No sistema que Juca e Tony desenvolveram para controlar as transações, estão relacionadas as mais de 3 mil offshores e transações que somam mais de US$ 1,6 bilhão. Somente os dois doleiros tinham um volume diário de operações de R$ 1 milhão entre 2010 e 2016. Juca e Tony trabalhavam com Messer, que contava com prestígio e confiança para arregimentar clientes. A defesa de Messer não foi localizada. Os doleiros delatores deixaram a cadeia ontem, após um ano e dois meses. Agora, ficarão presos em casa.

 

EMERSON SHEIK É CITADO

Os procuradores consideram Cabral um exemplo de agente público comprador de dólares e usuário do sistema paralelo para enviar recursos de propina ao exterior.
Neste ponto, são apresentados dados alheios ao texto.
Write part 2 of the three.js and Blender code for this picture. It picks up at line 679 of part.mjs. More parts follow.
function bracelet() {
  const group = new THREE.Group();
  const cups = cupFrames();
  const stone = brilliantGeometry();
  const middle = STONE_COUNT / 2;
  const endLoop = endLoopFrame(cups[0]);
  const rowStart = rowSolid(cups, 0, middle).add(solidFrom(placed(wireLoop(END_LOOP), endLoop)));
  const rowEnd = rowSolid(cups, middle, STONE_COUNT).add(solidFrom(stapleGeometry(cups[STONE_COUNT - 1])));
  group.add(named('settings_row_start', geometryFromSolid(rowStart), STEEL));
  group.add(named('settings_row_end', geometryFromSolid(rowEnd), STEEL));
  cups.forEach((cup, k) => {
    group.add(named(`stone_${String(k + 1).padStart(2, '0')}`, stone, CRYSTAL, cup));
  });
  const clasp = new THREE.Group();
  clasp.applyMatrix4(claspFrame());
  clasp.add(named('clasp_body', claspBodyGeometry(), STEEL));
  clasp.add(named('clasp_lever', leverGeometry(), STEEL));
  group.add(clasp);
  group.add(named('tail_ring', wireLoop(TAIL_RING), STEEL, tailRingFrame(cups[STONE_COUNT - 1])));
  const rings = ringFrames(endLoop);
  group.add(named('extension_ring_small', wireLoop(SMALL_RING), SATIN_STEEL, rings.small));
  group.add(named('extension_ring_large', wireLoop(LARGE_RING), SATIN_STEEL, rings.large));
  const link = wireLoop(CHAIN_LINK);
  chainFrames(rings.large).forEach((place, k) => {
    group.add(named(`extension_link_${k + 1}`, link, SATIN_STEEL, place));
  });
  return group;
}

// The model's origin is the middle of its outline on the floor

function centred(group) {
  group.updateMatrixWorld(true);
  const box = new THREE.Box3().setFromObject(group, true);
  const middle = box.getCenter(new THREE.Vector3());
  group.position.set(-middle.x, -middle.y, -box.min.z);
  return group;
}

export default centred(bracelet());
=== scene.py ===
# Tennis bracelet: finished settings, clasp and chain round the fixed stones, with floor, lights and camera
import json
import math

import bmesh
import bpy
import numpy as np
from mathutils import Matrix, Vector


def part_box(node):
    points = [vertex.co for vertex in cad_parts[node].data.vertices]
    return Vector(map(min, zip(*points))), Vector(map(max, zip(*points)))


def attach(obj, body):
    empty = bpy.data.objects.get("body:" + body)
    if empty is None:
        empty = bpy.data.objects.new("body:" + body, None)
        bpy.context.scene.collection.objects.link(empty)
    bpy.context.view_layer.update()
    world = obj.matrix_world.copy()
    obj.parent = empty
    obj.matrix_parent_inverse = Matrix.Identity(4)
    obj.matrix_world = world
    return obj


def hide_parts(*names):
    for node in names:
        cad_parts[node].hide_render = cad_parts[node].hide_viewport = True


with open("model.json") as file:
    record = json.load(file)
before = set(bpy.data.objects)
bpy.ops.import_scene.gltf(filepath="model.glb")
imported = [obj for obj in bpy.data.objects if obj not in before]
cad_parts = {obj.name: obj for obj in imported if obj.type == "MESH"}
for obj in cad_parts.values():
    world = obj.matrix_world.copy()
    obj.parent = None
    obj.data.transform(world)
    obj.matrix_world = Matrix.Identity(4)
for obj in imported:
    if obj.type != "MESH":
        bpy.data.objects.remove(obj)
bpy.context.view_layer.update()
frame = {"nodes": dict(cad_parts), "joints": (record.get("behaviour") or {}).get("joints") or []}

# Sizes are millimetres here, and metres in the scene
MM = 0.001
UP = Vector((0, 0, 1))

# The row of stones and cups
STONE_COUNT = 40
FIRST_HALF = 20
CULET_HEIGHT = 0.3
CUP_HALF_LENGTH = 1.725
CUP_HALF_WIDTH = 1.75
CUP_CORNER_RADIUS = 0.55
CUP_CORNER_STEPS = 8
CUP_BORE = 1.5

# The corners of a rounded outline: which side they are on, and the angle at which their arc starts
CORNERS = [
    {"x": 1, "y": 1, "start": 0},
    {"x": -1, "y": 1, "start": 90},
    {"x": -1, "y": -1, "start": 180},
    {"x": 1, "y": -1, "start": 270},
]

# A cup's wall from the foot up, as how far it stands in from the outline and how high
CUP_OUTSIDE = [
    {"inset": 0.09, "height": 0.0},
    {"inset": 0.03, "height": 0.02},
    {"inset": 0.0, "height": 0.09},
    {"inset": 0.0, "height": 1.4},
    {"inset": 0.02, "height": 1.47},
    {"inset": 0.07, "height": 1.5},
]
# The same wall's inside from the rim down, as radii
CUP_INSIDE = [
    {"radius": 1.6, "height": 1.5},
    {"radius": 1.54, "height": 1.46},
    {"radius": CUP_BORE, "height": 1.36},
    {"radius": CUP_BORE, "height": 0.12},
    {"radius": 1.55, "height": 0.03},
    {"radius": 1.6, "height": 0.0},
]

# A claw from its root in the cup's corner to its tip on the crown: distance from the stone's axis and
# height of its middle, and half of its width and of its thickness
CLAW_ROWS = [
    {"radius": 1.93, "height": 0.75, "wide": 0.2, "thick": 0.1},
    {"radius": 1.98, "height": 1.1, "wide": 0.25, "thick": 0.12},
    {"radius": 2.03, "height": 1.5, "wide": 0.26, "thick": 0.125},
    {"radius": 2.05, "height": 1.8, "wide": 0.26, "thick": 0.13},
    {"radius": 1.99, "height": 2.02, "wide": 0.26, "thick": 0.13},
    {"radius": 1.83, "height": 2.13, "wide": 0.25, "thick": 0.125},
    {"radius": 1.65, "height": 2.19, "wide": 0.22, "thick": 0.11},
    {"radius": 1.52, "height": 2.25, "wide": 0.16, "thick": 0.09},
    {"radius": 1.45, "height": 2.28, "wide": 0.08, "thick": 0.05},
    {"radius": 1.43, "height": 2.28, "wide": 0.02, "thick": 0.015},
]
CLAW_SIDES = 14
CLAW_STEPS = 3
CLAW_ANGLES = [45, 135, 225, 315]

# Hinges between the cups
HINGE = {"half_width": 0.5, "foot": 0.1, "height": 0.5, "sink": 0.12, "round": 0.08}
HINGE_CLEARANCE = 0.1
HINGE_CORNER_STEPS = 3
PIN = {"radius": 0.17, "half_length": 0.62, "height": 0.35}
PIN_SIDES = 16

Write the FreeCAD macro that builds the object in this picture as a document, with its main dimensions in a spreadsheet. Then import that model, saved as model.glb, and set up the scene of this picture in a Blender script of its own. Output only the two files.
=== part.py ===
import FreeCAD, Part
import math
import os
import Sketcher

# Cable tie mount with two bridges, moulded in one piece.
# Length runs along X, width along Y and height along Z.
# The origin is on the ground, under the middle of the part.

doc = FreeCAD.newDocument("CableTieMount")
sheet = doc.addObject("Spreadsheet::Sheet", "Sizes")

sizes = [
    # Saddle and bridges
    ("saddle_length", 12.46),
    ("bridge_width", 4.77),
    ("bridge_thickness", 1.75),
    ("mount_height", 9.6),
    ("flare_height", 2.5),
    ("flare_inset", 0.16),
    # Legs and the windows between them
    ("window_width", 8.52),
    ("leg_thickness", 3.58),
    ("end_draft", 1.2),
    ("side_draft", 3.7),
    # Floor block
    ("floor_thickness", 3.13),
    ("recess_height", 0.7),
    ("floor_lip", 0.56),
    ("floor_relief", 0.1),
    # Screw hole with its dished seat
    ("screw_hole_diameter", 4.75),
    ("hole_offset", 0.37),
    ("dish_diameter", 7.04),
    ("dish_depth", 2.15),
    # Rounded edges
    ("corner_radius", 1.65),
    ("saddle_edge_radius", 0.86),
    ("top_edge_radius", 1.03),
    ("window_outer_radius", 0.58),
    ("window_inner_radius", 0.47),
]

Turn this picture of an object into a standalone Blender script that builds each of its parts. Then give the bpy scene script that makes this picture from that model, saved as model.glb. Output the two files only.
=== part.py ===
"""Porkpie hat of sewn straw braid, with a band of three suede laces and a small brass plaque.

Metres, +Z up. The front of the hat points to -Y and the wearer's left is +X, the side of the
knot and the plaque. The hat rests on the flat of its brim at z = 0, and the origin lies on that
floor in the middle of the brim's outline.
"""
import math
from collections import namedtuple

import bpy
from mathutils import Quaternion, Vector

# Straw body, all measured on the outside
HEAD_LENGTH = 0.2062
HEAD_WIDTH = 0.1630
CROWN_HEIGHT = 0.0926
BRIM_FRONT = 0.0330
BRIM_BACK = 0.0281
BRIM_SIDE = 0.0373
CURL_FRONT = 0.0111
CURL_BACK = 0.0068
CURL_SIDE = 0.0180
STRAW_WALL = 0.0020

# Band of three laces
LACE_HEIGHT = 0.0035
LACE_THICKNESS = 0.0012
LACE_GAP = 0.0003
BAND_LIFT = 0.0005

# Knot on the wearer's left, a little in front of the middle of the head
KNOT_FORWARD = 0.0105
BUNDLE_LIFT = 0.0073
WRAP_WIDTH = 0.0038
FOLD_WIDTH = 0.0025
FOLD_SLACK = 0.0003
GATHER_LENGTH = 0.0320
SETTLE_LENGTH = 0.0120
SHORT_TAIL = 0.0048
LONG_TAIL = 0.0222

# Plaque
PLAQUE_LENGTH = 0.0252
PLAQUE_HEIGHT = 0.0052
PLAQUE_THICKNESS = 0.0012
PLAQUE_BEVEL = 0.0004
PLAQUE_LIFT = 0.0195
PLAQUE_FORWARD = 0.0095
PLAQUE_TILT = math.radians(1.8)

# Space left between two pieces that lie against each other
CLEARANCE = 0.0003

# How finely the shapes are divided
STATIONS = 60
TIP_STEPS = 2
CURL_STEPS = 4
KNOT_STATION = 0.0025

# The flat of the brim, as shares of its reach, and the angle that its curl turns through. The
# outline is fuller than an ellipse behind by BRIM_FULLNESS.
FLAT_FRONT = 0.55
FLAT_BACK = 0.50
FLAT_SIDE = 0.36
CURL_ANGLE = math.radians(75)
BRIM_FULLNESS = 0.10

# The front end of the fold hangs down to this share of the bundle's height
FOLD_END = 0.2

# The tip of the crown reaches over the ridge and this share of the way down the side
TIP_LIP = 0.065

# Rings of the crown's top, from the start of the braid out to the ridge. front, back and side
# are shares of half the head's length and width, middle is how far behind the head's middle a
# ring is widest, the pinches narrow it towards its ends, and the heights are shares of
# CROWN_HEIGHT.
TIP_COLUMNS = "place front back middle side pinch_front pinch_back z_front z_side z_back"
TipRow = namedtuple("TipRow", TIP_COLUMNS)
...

De acordo com as investigações, o ex-governador enviou mais de US$ 101 milhões pelo sistema de dólar-cabo (entenda no infográfico desta página). O advogado Rodrigo Roca, que defende o peemedebista, disse que “a operação em nada afeta a defesa do ex-governador, não se refere à sua pessoa e nem ao seu mandato”.

O jogador Emerson Sheik, do Corinthians, aparece citado na delação de Tony. Segundo ele, o atacante fez uma transação com um operador brasileiro e o próprio doleiro quando teria vendido cerca de US$ 500 mil para receber o montante em reais no Brasil. Procurada, a assessoria do jogador não se manifestou sobre o caso.

— Essa operação abre portas para entrar em um universo desconhecido. Entramos na essência de todos os operadores financeiros, na primeira camada de operadores financeiros de várias organizações criminosas — afirmou o procurador Rodrigo Timóteo, durante a coletiva de imprensa. — Podem ter outros políticos, outros empresários... Existe muito a ser investigado — acrescentou o procurador.

Até a tarde de ontem, 33 dos 53 mandados de prisão haviam sido cumpridos, sendo 13 no Rio e três no Uruguai. Os alvos são acusados de cometer os crimes de lavagem de dinheiro, evasão de divisas e corrupção ativa e passiva.

Para driblar a fiscalização dos órgãos de controle financeiro, as organizações criminosas passaram a desenvolver sofisticados esquemas de movimentação de recursos no Brasil e no exterior. O sistema de compensação permite aos grupos praticar crimes de lavagem de dinheiro, evasão de divisas e gestão fraudulenta de instituição financeira, por exemplo, por meio de uma rede de doleiros. Eles são procurados por clientes que têm reais no Brasil e querem remetêlos ao exterior sem o conhecimento das autoridades brasileiras e por pessoas e empresas que querem fazer o caminho inverso — têm dinheiro em contas estrangeiras e querem ter os recursos disponibilizados no Brasil. Essa é a chamada operação de dólar-cabo, para qual os doleiros cobram taxas. O que eles fazem é gerir a demanda de dólar no exterior e de real no Brasil.

 

PF NÃO COMPARECEU À COLETIVA

Diferentemente do que aconteceu em operações anteriores, a Polícia Federal não participou da entrevista coletiva da Operação “Câmbio, Desligo”. O Ministério Público Federal afirmou que, na véspera da ação, foi informado que a Polícia Federal não falaria com os jornalistas por uma determinação vinda de Brasília. Segundo um auxiliar do diretor-geral da PF, Rogério Galloro, a ordem agora é reduzir ao máximo entrevistas de representantes da polícia sobre investigações criminais.